**TASK DIRECTIONS:**
Output an exact reproduction of the data.
▬▬▬
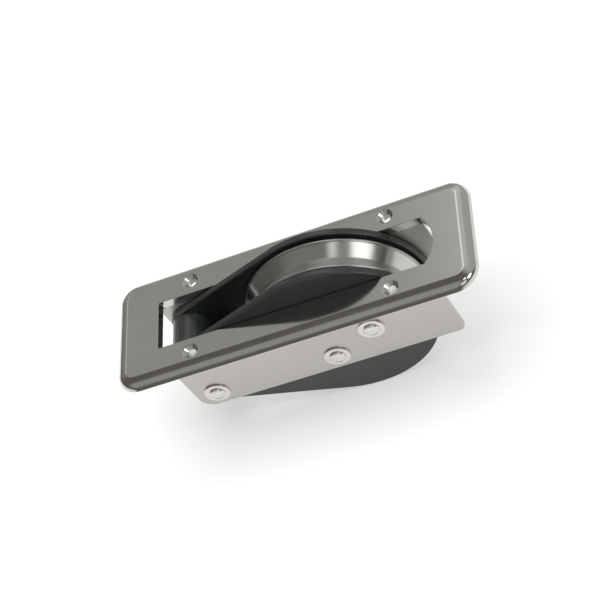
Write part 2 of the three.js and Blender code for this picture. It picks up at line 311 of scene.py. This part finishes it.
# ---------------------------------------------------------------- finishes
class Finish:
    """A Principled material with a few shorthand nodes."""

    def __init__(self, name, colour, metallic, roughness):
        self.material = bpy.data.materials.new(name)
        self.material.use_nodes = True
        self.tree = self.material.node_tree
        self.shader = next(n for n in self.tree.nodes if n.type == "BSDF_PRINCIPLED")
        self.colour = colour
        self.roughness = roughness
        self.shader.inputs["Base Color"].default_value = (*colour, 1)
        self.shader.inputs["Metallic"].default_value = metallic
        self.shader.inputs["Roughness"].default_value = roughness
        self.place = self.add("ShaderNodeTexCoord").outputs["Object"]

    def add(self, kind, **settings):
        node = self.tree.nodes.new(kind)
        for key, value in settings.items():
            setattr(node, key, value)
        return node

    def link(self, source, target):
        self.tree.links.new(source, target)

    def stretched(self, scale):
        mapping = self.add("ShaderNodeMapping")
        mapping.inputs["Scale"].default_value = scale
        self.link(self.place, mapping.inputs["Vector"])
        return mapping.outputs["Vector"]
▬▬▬
**EXPECTED ANSWER:**
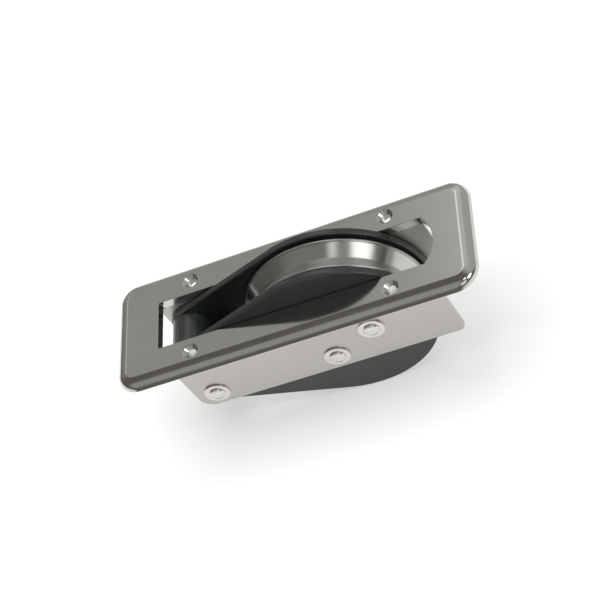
Write part 2 of the three.js and Blender code for this picture. It picks up at line 311 of scene.py. This part finishes it.
# ---------------------------------------------------------------- finishes
class Finish:
    """A Principled material with a few shorthand nodes."""

    def __init__(self, name, colour, metallic, roughness):
        self.material = bpy.data.materials.new(name)
        self.material.use_nodes = True
        self.tree = self.material.node_tree
        self.shader = next(n for n in self.tree.nodes if n.type == "BSDF_PRINCIPLED")
        self.colour = colour
        self.roughness = roughness
        self.shader.inputs["Base Color"].default_value = (*colour, 1)
        self.shader.inputs["Metallic"].default_value = metallic
        self.shader.inputs["Roughness"].default_value = roughness
        self.place = self.add("ShaderNodeTexCoord").outputs["Object"]

    def add(self, kind, **settings):
        node = self.tree.nodes.new(kind)
        for key, value in settings.items():
            setattr(node, key, value)
        return node

    def link(self, source, target):
        self.tree.links.new(source, target)

    def stretched(self, scale):
        mapping = self.add("ShaderNodeMapping")
        mapping.inputs["Scale"].default_value = scale
        self.link(self.place, mapping.inputs["Vector"])
        return mapping.outputs["Vector"]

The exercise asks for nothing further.